The idea of an Out of Body Experience mechanic is nice, but I feel that the level design doesn't do it justice. The game can't seem to decide if its a puzzler platformer where it uses the soul mechanic as a way of challenging the player to move around the map, or if its an action platformer where you go beat baddies.
I like this idea, but I feel as though a little bit more polish could've gone a long way.
Excellent, truly brilliant.
A massive suggestion I have is cut down all the text into smaller passages that are slowly typed onto the screen, similar to a visual novel. Seeing lots of text at once really puts off a lot of people, but if it is slowly drip fed in smaller chunks, people can read shit tons.
Personally, I'm not a fan of this style of dialogue puzzles, but it seems pretty solid.
Short and sweet, I liked it.
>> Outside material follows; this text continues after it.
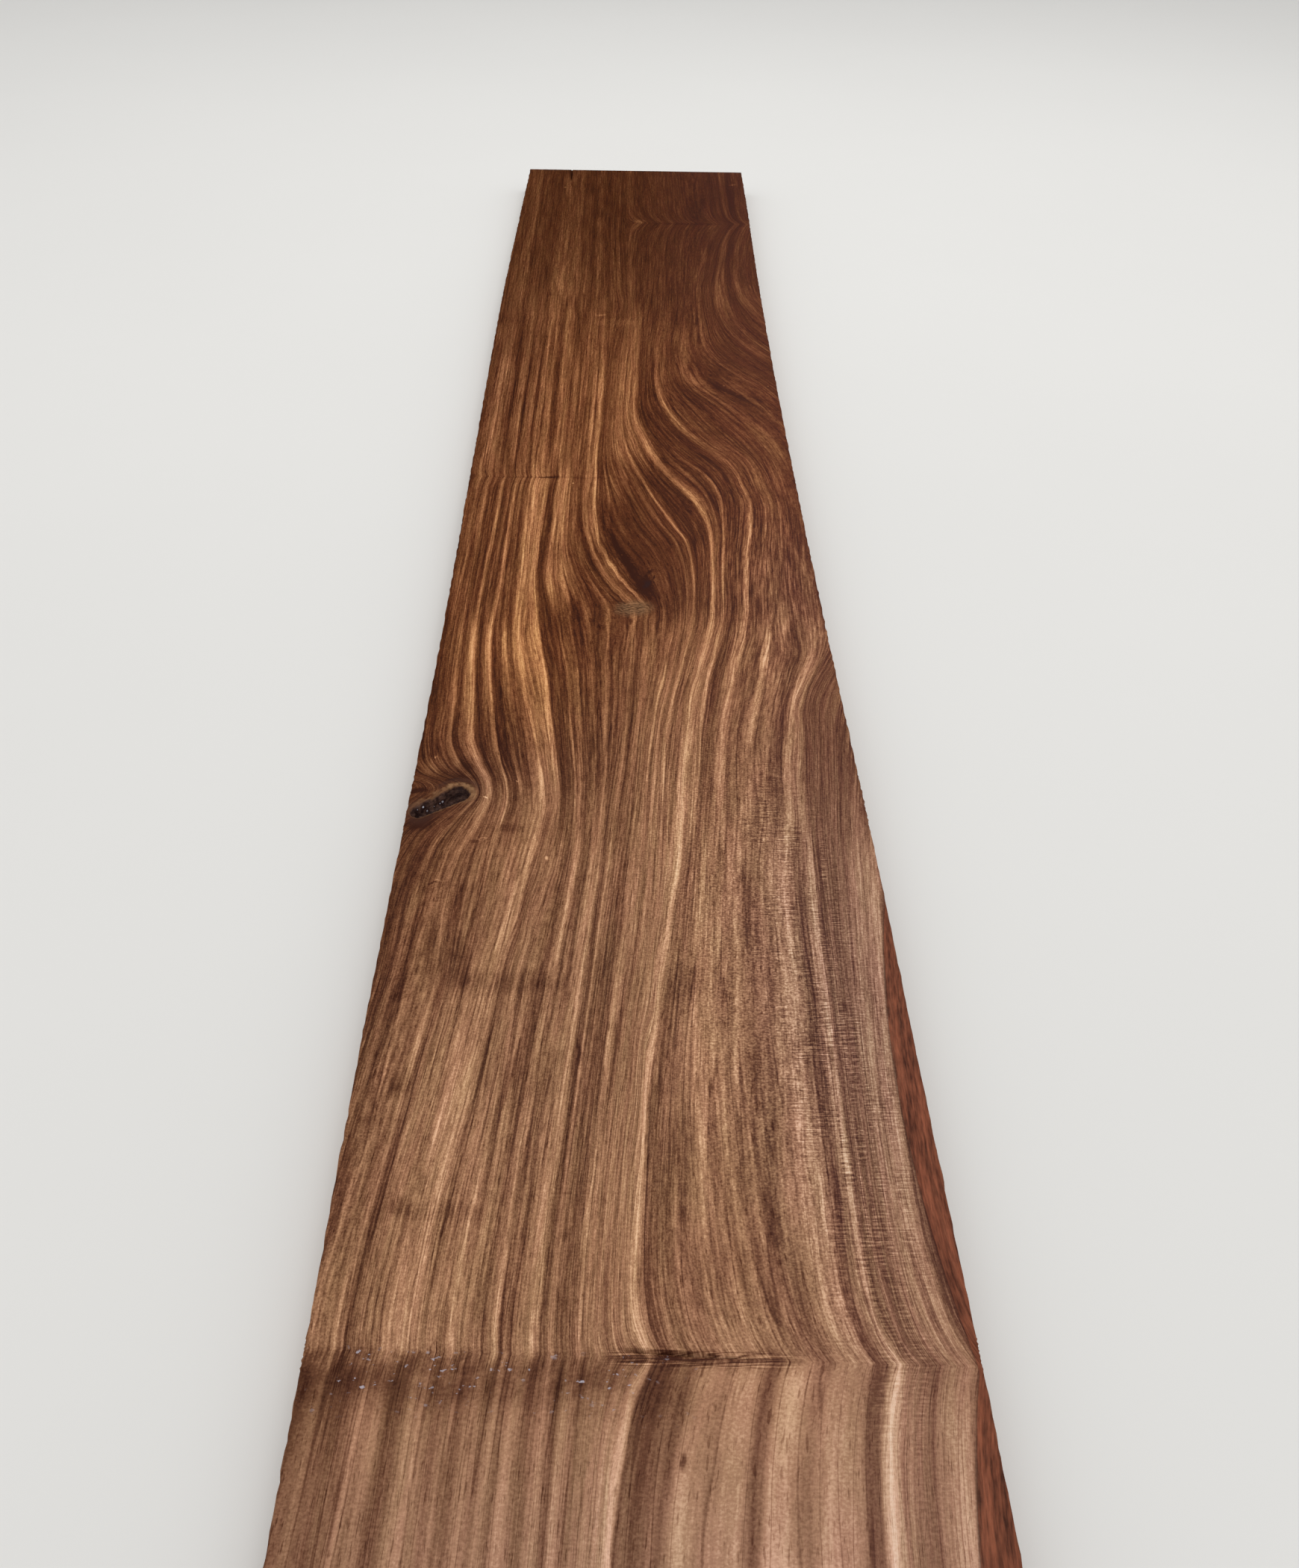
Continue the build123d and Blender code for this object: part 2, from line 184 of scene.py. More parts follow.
# Light and dark bands across the grain, (line number, tone from 0 dark to 1 light), one set for each stretch
BANDS = {
    "far": [
        (-126, 0.50), (-122, 0.55), (-116, 0.58), (-110, 0.62), (-106, 0.72), (-103.5, 0.42), (-99, 0.48),
        (-93, 0.42), (-90, 0.40), (-86, 0.48), (-82, 0.40), (-79, 0.58), (-72, 0.72), (-68, 0.64),
        (-64, 0.58), (-60, 0.70), (-57, 0.62), (-54, 0.48), (-50, 0.55), (-47, 0.50), (-44, 0.32),
        (-40, 0.50), (-37, 0.62), (-34, 0.48), (-30, 0.40), (-26, 0.46), (-23, 0.56), (-21, 0.42),
        (-18, 0.66), (-15, 0.33), (-12, 0.45), (-9, 0.50), (-6, 0.68), (-3.5, 0.60), (0, 0.48), (4, 0.43),
        (10, 0.38), (14, 0.50), (24, 0.48), (27, 0.56), (32, 0.40), (38, 0.46), (44, 0.50), (48, 0.40),
        (52, 0.48), (57, 0.64), (60, 0.50), (64, 0.38), (72, 0.50), (76, 0.44), (80, 0.26), (82, 0.40),
        (86, 0.78), (89, 0.72), (92, 0.58), (94.5, 0.68), (96.5, 0.36), (98, 0.24), (101, 0.28),
        (104, 0.45), (107, 0.70), (109, 0.60), (112, 0.48),
    ],
    "upper": [
        (-126, 0.42), (-120, 0.46), (-112, 0.52), (-106, 0.48), (-103, 0.40), (-101, 0.24), (-99, 0.46),
        (-97, 0.40), (-94, 0.62), (-91.5, 0.48), (-90, 0.32), (-86.5, 0.60), (-84, 0.44), (-82.5, 0.56),
        (-79, 0.45), (-76, 0.82), (-75, 0.54), (-73, 0.50), (-71, 0.72), (-69.5, 0.54), (-68.5, 0.30),
        (-65.5, 0.34), (-64, 0.50), (-62.5, 0.76), (-60, 0.64), (-58, 0.66), (-56, 0.40), (-50, 0.42),
        (-47, 0.36), (-44, 0.55), (-42, 0.64), (-40, 0.52), (-36, 0.70), (-35, 0.48), (-33, 0.44),
        (-31.5, 0.64), (-29.5, 0.62), (-28, 0.38), (-23, 0.50), (-20, 0.38), (-17, 0.45), (-12, 0.40),
        (-9, 0.60), (-1, 0.62), (3, 0.66), (6, 0.62), (8, 0.72), (10, 0.58), (13, 0.42), (18, 0.45),
        (22, 0.38), (26, 0.44), (28, 0.62), (30, 0.44), (33, 0.55), (36, 0.50), (39, 0.28), (42, 0.50),
        (45, 0.46), (48.5, 0.64), (50, 0.60), (51.5, 0.38), (53, 0.62), (55, 0.48), (56.5, 0.72),
        (60.5, 0.58), (62, 0.48), (70, 0.50), (74, 0.44), (79, 0.32), (84, 0.50), (88, 0.50), (92, 0.36),
        (95, 0.62), (98, 0.32), (102, 0.45), (112, 0.40),
    ],
    "middle": [
        (-126, 0.28), (-122, 0.30), (-118, 0.42), (-113, 0.62), (-111.5, 0.82), (-110.5, 0.34),
        (-109, 0.74), (-107.5, 0.50), (-104, 0.50), (-101.5, 0.20), (-98.5, 0.36), (-96, 0.56),
        (-92, 0.66), (-91, 0.30), (-89.5, 0.20), (-87.5, 0.50), (-85, 0.46), (-82.5, 0.58), (-80.5, 0.28),
        (-77, 0.64), (-75.5, 0.44), (-73, 0.55), (-70, 0.70), (-68.5, 0.30), (-66, 0.26), (-64.5, 0.32),
        (-63, 0.70), (-61.5, 0.74), (-60, 0.54), (-58, 0.68), (-55, 0.50), (-53, 0.42), (-51, 0.64),
        (-49, 0.60), (-46, 0.38), (-44, 0.64), (-42.5, 0.34), (-40.5, 0.72), (-39.5, 0.38), (-38, 0.52),
        (-36.5, 0.38), (-35, 0.78), (-33.5, 0.80), (-32, 0.32), (-30.5, 0.76), (-28.5, 0.92), (-27, 0.60),
        (-25.5, 0.34), (-20, 0.45), (-14, 0.52), (-7, 0.66), (-4, 0.68), (-3, 0.82), (-2, 0.42),
        (-1, 0.62), (1, 0.78), (3, 0.72), (4.5, 0.50), (6, 0.70), (7.5, 0.84), (9, 0.70), (10.5, 0.34),
        (13, 0.26), (16, 0.30), (18, 0.20), (20, 0.38), (23, 0.34), (25.5, 0.22), (27.5, 0.72),
        (28.7, 0.78), (30, 0.32), (32, 0.52), (36, 0.40), (43, 0.34), (47.5, 0.64), (49, 0.58),
        (51, 0.28), (53, 0.40), (60, 0.36), (70, 0.30),
    ],
    "core": [
        (-126, 0.28), (-122, 0.24), (-116, 0.46), (-113, 0.28), (-109, 0.58), (-107, 0.18), (-105, 0.44),
        (-101.5, 0.20), (-100, 0.70), (-98.5, 0.70), (-97, 0.34), (-95, 0.28), (-94, 0.52), (-90, 0.28),
        (-87, 0.90), (-86, 0.32), (-82.5, 0.58), (-81, 0.22), (-78.5, 0.66), (-77, 0.94), (-76, 0.68),
        (-74.5, 0.98), (-73, 0.70), (-70, 0.76), (-65, 0.78), (-64.4, 0.28), (-62, 0.30), (-58.5, 0.40),
        (-57, 0.78), (-55.5, 0.88), (-54, 0.62), (-49.5, 0.82), (-45.5, 0.62), (-44.5, 0.36), (-42, 0.52),
        (-39, 0.42), (-37, 0.22), (-36.3, 0.58), (-35, 0.72), (-30, 0.60), (-28.5, 0.82), (-27, 0.90),
        (-26.5, 0.20), (-25.6, 0.52), (-25.0, 0.22), (-22.2, 0.20), (-21.6, 0.58), (-21.0, 0.24),
        (-18.4, 0.24), (-17.8, 0.72), (-17.2, 0.26), (-13.3, 0.26), (-12.7, 0.76), (-12.1, 0.28),
        (-8.9, 0.28), (-8.3, 0.72), (-7.7, 0.28), (-4.7, 0.32), (-4, 0.86), (-3.3, 0.34), (-2.0, 0.20),
        (2, 0.20), (3, 0.34), (4, 0.18), (6, 0.20), (7.2, 0.78), (8.5, 0.88), (9.5, 0.56), (11, 0.34),
        (12, 0.52), (13, 0.34), (15.5, 0.38), (16.3, 0.82), (17, 0.42), (18, 0.28), (20, 0.32),
        (23, 0.26), (25, 0.52), (26, 0.28), (27.3, 0.72), (28, 0.96), (28.8, 0.78), (29.3, 0.32),
        (31, 0.34), (35, 0.58), (36, 0.44), (37, 0.62), (38.5, 0.38), (39.4, 0.58), (40.3, 0.36),
        (41.2, 0.60), (42, 0.38), (43, 0.58), (44, 0.34), (45, 0.54), (46, 0.30), (47, 0.50), (48, 0.28),
        (49, 0.40), (50, 0.24), (51.5, 0.40), (53, 0.26), (55, 0.40), (60, 0.28),
    ],
    "waist": [
        (-126, 0.28), (-122, 0.26), (-116, 0.36), (-112, 0.40), (-110.5, 0.74), (-109, 0.70),
        (-107.5, 0.32), (-106, 0.28), (-104.5, 0.60), (-102, 0.76), (-100.5, 0.90), (-98.5, 0.82),
        (-97, 0.32), (-95, 0.22), (-93, 0.50), (-91, 0.56), (-88.3, 0.90), (-87.6, 0.26), (-85.5, 0.36),
        (-84.5, 0.18), (-83.5, 0.62), (-81.5, 0.56), (-80, 0.30), (-78, 0.60), (-74.5, 0.98),
        (-73.6, 0.34), (-73, 0.70), (-71, 0.62), (-67, 0.88), (-65.3, 0.78), (-64.9, 0.22), (-62, 0.26),
        (-57, 0.38), (-55.6, 0.38), (-55, 0.80), (-54.4, 0.42), (-51.5, 0.50), (-50.3, 0.64),
        (-49.9, 0.28), (-46, 0.52), (-45.3, 0.70), (-44.8, 0.26), (-43, 0.40), (-41.7, 0.66), (-41, 0.20),
        (-40, 0.28), (-39.2, 0.80), (-38.8, 0.32), (-36.6, 0.62), (-36, 0.36), (-34.5, 0.68), (-33, 0.55),
        (-31.5, 0.32), (-30, 0.40), (-27, 0.66), (-26, 0.48), (-24, 0.62), (-20, 0.48), (-17, 0.78),
        (-15, 0.46), (-12, 0.74), (-9, 0.52), (-4, 0.82), (-2, 0.48), (1, 0.62), (4, 0.48), (7.5, 0.88),
        (9.5, 0.82), (11, 0.66), (14, 0.58), (16, 0.90), (17, 0.76), (18, 0.42), (21, 0.38), (26, 0.60),
        (27.7, 0.90), (28.7, 0.72), (29.5, 0.42), (31, 0.56), (33, 0.42), (35, 0.80), (36.2, 0.74),
        (37, 0.42), (39, 0.66), (41, 0.38), (42.5, 0.32), (44, 0.50), (46, 0.86), (49, 0.60), (51, 0.74),
        (52.4, 0.40), (53.6, 0.54), (55, 0.28), (57, 0.44), (59, 0.28), (61, 0.44), (63, 0.30),
        (66, 0.48), (70, 0.30), (73, 0.44), (76, 0.34), (80, 0.46), (84, 0.34),
    ],
    "near": [
        (-126, 0.28), (-112, 0.30), (-110, 0.52), (-107.5, 0.32), (-105, 0.64), (-103, 0.48),
        (-100, 0.72), (-98.7, 0.34), (-95, 0.56), (-91, 0.60), (-87, 0.52), (-83, 0.62), (-76, 0.74),
        (-73.5, 0.62), (-72, 0.42), (-69, 0.58), (-66, 0.54), (-63.5, 0.72), (-61.5, 0.44), (-60, 0.62),
        (-58, 0.54), (-55, 0.38), (-53, 0.56), (-51.5, 0.78), (-50, 0.36), (-48.5, 0.62), (-47, 0.32),
        (-45, 0.60), (-39, 0.72), (-37, 0.38), (-35, 0.28), (-33.5, 0.62), (-31, 0.45), (-25, 0.38),
        (-22, 0.60), (-19, 0.64), (-16, 0.54), (-12, 0.62), (-8, 0.54), (-4, 0.62), (4, 0.60),
        (7.5, 0.88), (8.6, 0.94), (10, 0.76), (11.5, 0.44), (17, 0.42), (20, 0.48), (24, 0.54),
        (25.5, 0.64), (28, 0.46), (31, 0.56), (33, 0.50), (36.5, 0.40), (38, 0.42), (40.5, 0.60),
        (42, 0.78), (43.5, 0.68), (45, 0.80), (46.5, 0.52), (48.5, 0.32), (50, 0.42), (52, 0.64),
        (55, 0.86), (57, 0.74), (58, 0.42), (62, 0.38), (66, 0.52), (70, 0.36), (75, 0.42), (80, 0.38),
        (84, 0.52), (88, 0.50), (92, 0.62), (96, 0.60), (100, 0.72), (102, 0.62), (104, 0.28),
        (112, 0.30),
    ],
    "last": [
        (-126, 0.22), (-104, 0.28), (-102.5, 0.46), (-100.5, 0.42), (-97, 0.32), (-90, 0.38), (-86, 0.56),
        (-84, 0.38), (-82, 0.56), (-78.5, 0.28), (-74, 0.36), (-72, 0.56), (-69, 0.60), (-66, 0.50),
        (-64, 0.40), (-59.5, 0.56), (-57.5, 0.33), (-55, 0.62), (-53, 0.55), (-50.5, 0.38), (-48, 0.66),
        (-46, 0.33), (-44, 0.60), (-42, 0.62), (-38, 0.34), (-35.5, 0.45), (-32, 0.62), (-29, 0.40),
        (-27, 0.28), (-25.5, 0.62), (-22, 0.55), (-19, 0.38), (-16.5, 0.52), (-12, 0.50), (-8, 0.60),
        (-4, 0.55), (-1, 0.66), (3, 0.62), (6, 0.70), (8, 0.82), (9.3, 0.66), (10, 0.22), (12, 0.35),
        (14, 0.22), (17, 0.35), (19, 0.28), (20, 0.62), (22, 0.62), (24, 0.50), (28, 0.72), (29.5, 0.50),
        (31, 0.22), (32, 0.72), (34, 0.80), (36, 0.66), (38, 0.50), (40, 0.72), (44, 0.60), (46, 0.55),
        (47.5, 0.28), (49.5, 0.28), (51.5, 0.66), (54, 0.94), (56.5, 0.82), (60, 0.62), (64, 0.50),
        (68, 0.56), (72, 0.44), (76, 0.50), (84, 0.38), (87, 0.34), (90, 0.56), (94, 0.62), (98, 0.72),
        (100.5, 0.62), (103, 0.38), (112, 0.34),
    ],
}
BAND_RANGE = (-130.0, 130.0)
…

Did have to do a bit of pixel hinting to find the branch, and the mouse acceleration is abysmal, but that's a quirk with the AGS engine. Art is stellar, though her head looks a bit odd.
Mouse isn't locked to the screen, so if I push it too far to the right and click, it minimizes the game.
Quite a nice game, I like it. I would say that the combat feels a bit stiff for what it's trying to be, it's not as nimble as I would've liked it.
This is pretty dire. Gravity and terminal velocity are not high enough, the jump button flat out refuses to work sometimes, collision detection with the spikes is appalling, there should be checkpoints when you enter the next room, the mother and father sprites don't even flip when they change directions, and to be honest, I'm not even that impressed with the background effect, since that's just parallax scrolling.
It's something different. I do like a well done "interactive storytelling experience". Though would be nice to have a bigger port.
That is why you should play the tutorial. It is explained that you usually have to go back to the start of the level to finish.
The game is very pretty and controls very well, it's been polished to a mirror shine. It's just a shame it's not very eventful, there's not much to it.